I guess it is better than other addictions a person may have.
Phil
jsaliga Said:
I'm a little too much of a vinyl geek, Phil. I have had to slow down on buying bulk lots of vinyl considerably. Otherwise my house would be converted into a big vinyl storage facility and my wife and I would have to go find someplace else to live. For the longest time I was picking up records by the box of 50 to 100 LPs for 50 to 75 cents per record. After years of that you amass quite a library of music. So I've pretty much stopped buying vintage vinyl and I focus on the occasional audiophile jazz reissue pressings that are of some interest to me.
--Jerome
...come to think of it a few weeks ago I snagged a small lot of Robin Trower records for dirt cheap. (once a vinyl geek always a vinyl geek I suppose.) :-D
Possibly. For me I knew my record library was bit too much when my wife started asking me to get rid of all that junk in the basement. Junk??!! Well, she does have a point so I have stopped buying large bulk lots of vintage records and no longer go to yard sales.
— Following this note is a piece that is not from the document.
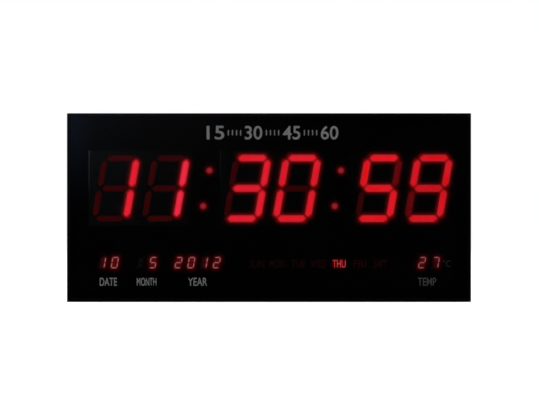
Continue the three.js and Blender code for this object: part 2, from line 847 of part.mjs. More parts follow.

Posted Thu Jan 27, 2011, 2:07pm Subject: Re: Good music for good coffee
Somewhere I have a DVD of that festival but I can't find it now. The part where she was climbing the stairs is longer on my video and is stunning. I seem to recall a story about her not having anything to wear for that performance so she quickly went into a thrift store or something like that and put that outfit together. It worked in my view. Oh yeah, this is supposed to be about the music. That was good too.
Phil
Edit: i did a search for the story about the dress. It may not have been a thrift store but the outfit was hastily put together. Apparently she had clothes for evening but she felt they didn't work for daytime.
"You can write down how to make the perfect cup of coffee. But to make it really good, you have to play something fictional, you have to dress up, you have to think, This is the most important thing."